Andy Waters’ ricotta and curly kale lasagne recipe

Andy Waters’ ricotta and curly kale lasagne recipe

10 ratings

Andy Waters’ Ricotta and curly kale lasagne will need some help in the white sauce and layering departments. See method

  • Serves 4
  • 15mins to prepare, 50-60mins to cook
  • 505 calories / serving

Ingredients

  • 1 tbsp olive oil
  • 520g onion, sliced
  • 1 garlic clove, chopped
  • 500g curly kale
  • 1 pinch salt
  • 1 pinch black pepper
  • 25g butter
  • 30g flour
  • ½ tbsp olive oil
  • 8 sheets lasagne pasta
  • 1 pinch salt
  • 120g ricotta
  • 300g cherry tomatoes, halved
  • 180g half fat mozzarella, shredded
  • 275ml skimmed milk

Each serving contains

  • Energy

    2110kj
    505kcal
    25%
  • Fat

    23g 33%
  • Saturates

    11g 55%
  • Sugars

    16g 18%
  • Salt

    0.9g 15%

of the reference intake
Carbohydrate 51.4g Protein 16.9g Fibre 10.6g

Method

  1. Preheat the oven to Gas Mark 3, 170°C, fan 150°C. Grease a baking dish with ½ tbsp olive oil for the lasagne.
  2. Heat the olive oil in a large saucepan. Add the onion and garlic and sauté until golden.
  3. Stir in the kale, salt and pepper and cook for 4 mins or until the kale wilts and softens. Remove from the pan and set aside.
  4. For the white sauce, add the butter to a saucepan over a medium heat. As soon as the butter begins to foam, stir in the flour and cook for 30 secs.
  5. Gradually pour in the milk, whisking continuously.
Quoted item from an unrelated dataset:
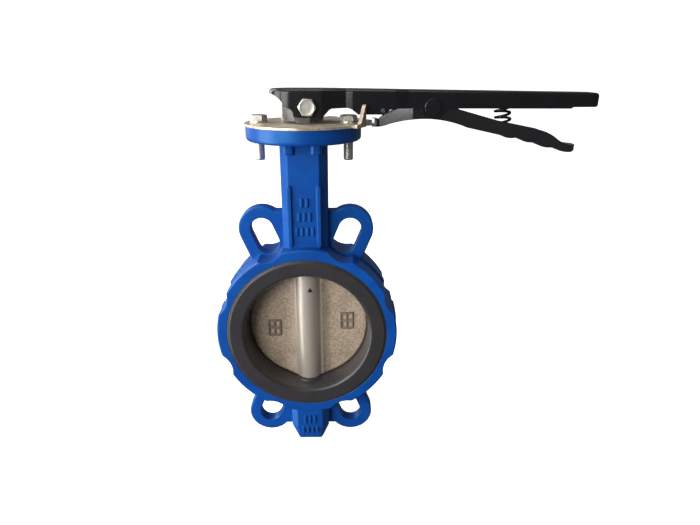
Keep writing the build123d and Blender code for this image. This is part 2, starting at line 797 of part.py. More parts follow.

Bring back to the boil and cook until the sauce thickens – certainly something the older kids can help out with.
  6. Spoon a thin layer of white sauce into the baking dish. Top with 1 layer of lasagne sheets, making sure the sheets don’t overlap. Season with a pinch of salt. Kids will enjoy arranging the layers of this ricottalasagne. Make sure the sequence is followed correctly though, or else you may be left with an upside-down lasagne!
  7. Spread half the ricotta over the pasta to create another layer. Next, add half the kale, tomatoes, and cover with sauce.
  8. Sprinkle with mozzarella and repeat until all the ingredients have been used up. Sprinkle with a little more cheese and bake for 30-40 mins.
  9. Remove from the oven, divide into portions and serve immediately.